### [Given instruction]
The lines to be extracted run from the start of the listing through the line containing "const WADDING_SIDE_GAP = 2;"; copy them exactly and nothing else.

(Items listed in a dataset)
------

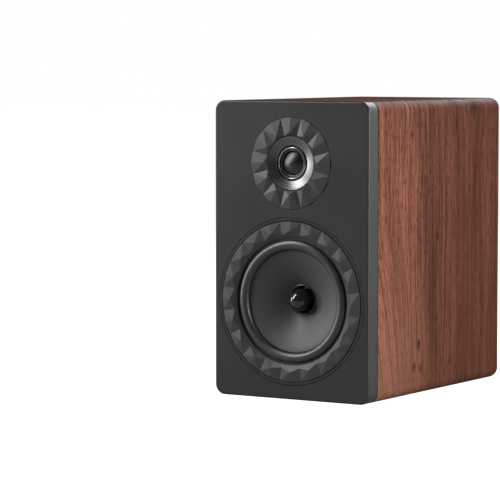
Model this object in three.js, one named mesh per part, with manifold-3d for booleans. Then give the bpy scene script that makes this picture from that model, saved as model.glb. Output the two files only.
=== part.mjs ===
// A two-way bookshelf speaker, in millimetres. +Z is up, the drivers face -Y and +X is to the right.
// The origin is the centre of the underside.
import * as THREE from "three";
import { mergeVertices } from "three/addons/utils/BufferGeometryUtils.js";
import Module from "manifold-3d";

// ---- Driving dimensions ------------------------------------------------------------------------
const CABINET_WIDTH = 204;
const CABINET_HEIGHT = 340;
const CABINET_DEPTH = 325; // baffle and back panel included
const WALL_THICKNESS = 15;
const BAFFLE_THICKNESS = 20;
const BACK_THICKNESS = 18;
const LONG_EDGE_RADIUS = 12; // the four edges that run from front to back
const REAR_EDGE_RADIUS = 10.4;
const FRONT_EDGE_RADIUS = 2;
const SHADOW_JOINT = 0.5; // between the baffle and the veneered sleeve
const BRACE_THICKNESS = 15;
const BRACE_FRAME_WIDTH = 26;
const BRACE_BAR_HEIGHT = 190; // middle of the bar across the brace
const BRACE_WINDOW_CORNER = 14;
const WADDING_THICKNESS = 24;
const WADDING_LENGTH = 90;
const WADDING_START = 12; // behind the brace
const WADDING_SIDE_GAP = 2;

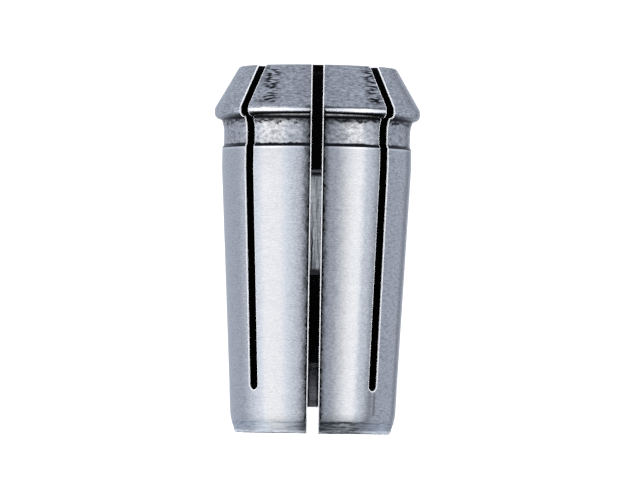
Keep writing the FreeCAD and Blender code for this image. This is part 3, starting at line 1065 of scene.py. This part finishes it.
# %% The world
BACKDROP, SPOT = (1.2, 1.2, 1.2), (0.002, 0.002, 0.002)
SPOT_ACROSS, SPOT_HEIGHTS, BEHIND = (-0.0031, -0.003, 0.0019, 0.002), (2.79, 2.8, 2.891, 2.893), (0.0, 0.1)


def studio(name):
    """The world's light, built from the lights and screens above, and its backdrop."""
    world = bpy.data.worlds.new(name)
    world.use_nodes = True
    tree = world.node_tree
    tree.nodes.clear()
    azimuth, towards = bearings(tree, add_node(tree, "ShaderNodeTexCoord").outputs["Generated"])
    height = maths(tree, "DEGREES", maths(tree, "ARCSINE", towards["Z"]))
    total = UNLIT
    for colour, azimuths, heights in LIGHTS.values():
        total = mix(tree, patch(tree, azimuth, height, azimuths, heights), total, colour, blend="ADD")
    for strength, azimuths, heights in SCREENS.values():
        total = mix(tree, patch(tree, azimuth, height, azimuths, heights, strength), total, UNLIT)
    spot = product(tree, patch(tree, towards["X"], height, SPOT_ACROSS, SPOT_HEIGHTS),
                   slide(tree, towards["Y"], *BEHIND))
    from_camera = add_node(tree, "ShaderNodeLightPath").outputs["Is Camera Ray"]
    seen = mix(tree, from_camera, total, mix(tree, spot, BACKDROP, SPOT))
    background = add_node(tree, "ShaderNodeBackground", [(0, seen)])
    add_node(tree, "ShaderNodeOutputWorld", [(0, background.outputs[0])])
    return world


scene.world = studio("studio")
print("nodes in the world:", len(scene.world.node_tree.nodes))

# %% [markdown]
# A wide lamp overhead keeps the floor white. A brighter room would do that too, but it would wash out the
# bands on the steel. The lamp stays out of the mirror images.

# %% Overhead lamp
LAMP_HEIGHT = 0.8
LAMP_WATTS = 26
lamp_data = bpy.data.lights.new("overhead", "AREA")
lamp_data.shape = "DISK"
lamp_data.size = LAMP_HEIGHT
lamp_data.energy = LAMP_WATTS
lamp = bpy.data.objects.new("overhead", lamp_data)
lamp.location = (0, 0, LAMP_HEIGHT)
lamp.visible_glossy = False
scene.collection.objects.link(lamp)
print("lamp hung at", LAMP_HEIGHT, "m with", LAMP_WATTS, "W")

# %% [markdown]
# The curves of the rims tell where the camera stood: low, just above the floor, and about 19 lengths of
# the collet away. From so far off, a long lens is needed. Its length follows from the distance and from
# how many pixels of the picture a millimetre of the collet fills. The picture leans by less than one
# degree, so the camera is rolled about its own line of sight.

# %% Camera
DISTANCE = 0.76
PIXELS_PER_MM = 9.14
PICTURE_WIDTH = 640
SENSOR_WIDTH = 36
ASIDE, EYE_HEIGHT, AIM_HEIGHT, ROLL = 0.0005, 0.002, 0.0212, 0.9
camera_data = bpy.data.cameras.new("camera")
camera_data.sensor_width = SENSOR_WIDTH
camera_data.lens = SENSOR_WIDTH * DISTANCE / MM * PIXELS_PER_MM / PICTURE_WIDTH
camera_data.clip_start = 0.01
camera = bpy.data.objects.new("camera", camera_data)
scene.collection.objects.link(camera)
stand_point = Vector((ASIDE, -DISTANCE, EYE_HEIGHT))
aim_point = Vector((ASIDE, 0, AIM_HEIGHT))
facing = (aim_point - stand_point).to_track_quat("-Z", "Y").to_matrix()
rolled = Matrix.Rotation(math.radians(ROLL), 3, "Z")
camera.matrix_world = Matrix.Translation(stand_point) @ (facing @ rolled).to_4x4()
scene.camera = camera
scene.view_settings.view_transform = "Standard"
print("lens:", round(camera_data.lens, 1), "mm")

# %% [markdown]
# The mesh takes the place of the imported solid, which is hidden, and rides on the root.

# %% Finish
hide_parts("collet")
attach(collet, "root")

------

### [Answer to this problem]
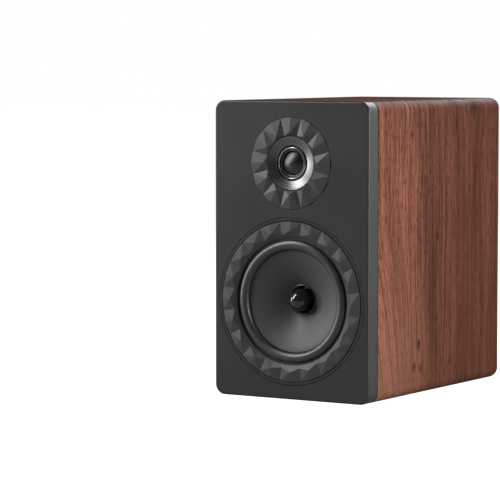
Model this object in three.js, one named mesh per part, with manifold-3d for booleans. Then give the bpy scene script that makes this picture from that model, saved as model.glb. Output the two files only.
=== part.mjs ===
// A two-way bookshelf speaker, in millimetres. +Z is up, the drivers face -Y and +X is to the right.
// The origin is the centre of the underside.
import * as THREE from "three";
import { mergeVertices } from "three/addons/utils/BufferGeometryUtils.js";
import Module from "manifold-3d";

// ---- Driving dimensions ------------------------------------------------------------------------
const CABINET_WIDTH = 204;
const CABINET_HEIGHT = 340;
const CABINET_DEPTH = 325; // baffle and back panel included
const WALL_THICKNESS = 15;
const BAFFLE_THICKNESS = 20;
const BACK_THICKNESS = 18;
const LONG_EDGE_RADIUS = 12; // the four edges that run from front to back
const REAR_EDGE_RADIUS = 10.4;
const FRONT_EDGE_RADIUS = 2;
const SHADOW_JOINT = 0.5; // between the baffle and the veneered sleeve
const BRACE_THICKNESS = 15;
const BRACE_FRAME_WIDTH = 26;
const BRACE_BAR_HEIGHT = 190; // middle of the bar across the brace
const BRACE_WINDOW_CORNER = 14;
const WADDING_THICKNESS = 24;
const WADDING_LENGTH = 90;
const WADDING_START = 12; // behind the brace
const WADDING_SIDE_GAP = 2;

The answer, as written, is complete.